Ambipolar transport of polymer semiconductors in diodes and carrier segment vibration relaxation to the negative slope phenomena

Abstract

After carefully theoretical research, as for the concepts of P- and N- type semiconductors, it is found that there are contradictions between inorganic and polymer semiconductors. Then through the basic concepts of hole and electron, it can be derived that all the polymer semiconductors should have ambipolar transporting characteristics, which has been proved by the subsequently experimental data through the impedance spectroscopy from the common materials. Such general ambipolar transporting properties of polymers are firstly systematically investigated in diode structure, which is closer to their intrinsic properties.
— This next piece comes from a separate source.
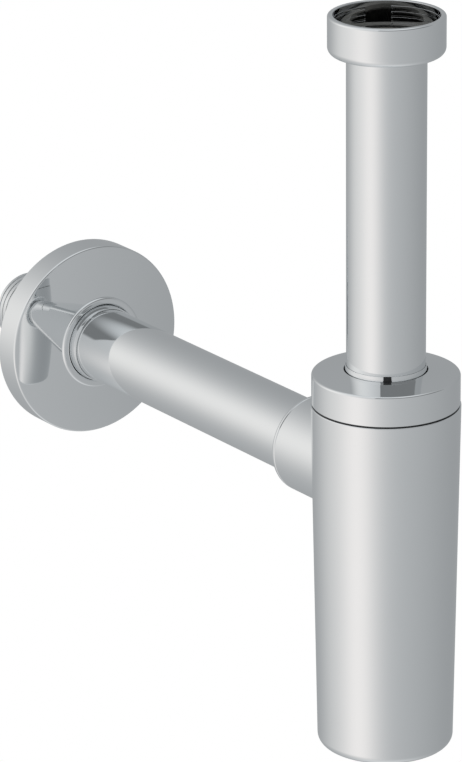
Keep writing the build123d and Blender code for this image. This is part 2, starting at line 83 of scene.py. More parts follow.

The hole can be seen as “electron group of hole”, and it is difficult to be quenched than one electron, which can then help to get the common reported data that the number of hole transporting polymers are more popular than that of electron transport. Moreover, the experimental mobility curves mostly show the negative slope, which seems to be opposite to the basic fact that the electric field will accelerate the directional movement of carrier. The concept of carrier segment is then proposed for such negative slope, which is one conjugation projection system. In one carrier segment, the carrier can move freely as in one molecule, which can be accelerated by external electric field. From one carrier segment to another carrier segment, the kinetic energy of carrier could be relaxed by the vibration of carrier segment dipole. If the energy loss from vibration relaxation of carrier segment is larger than the energy increment from the external electric field, the carrier mobility curve will show the whole negative characteristic. Which effect can have the main influence is determined by the molecular structure of polymers. At last, the vibration model of the polymers has been investigated through the IR spectroscopy and the calculation methods. It is showed that the vibration models of P3HT have some special characteristics, which are corresponding to the fact that its slopes of hole and electron mobility curves are contrary to each other.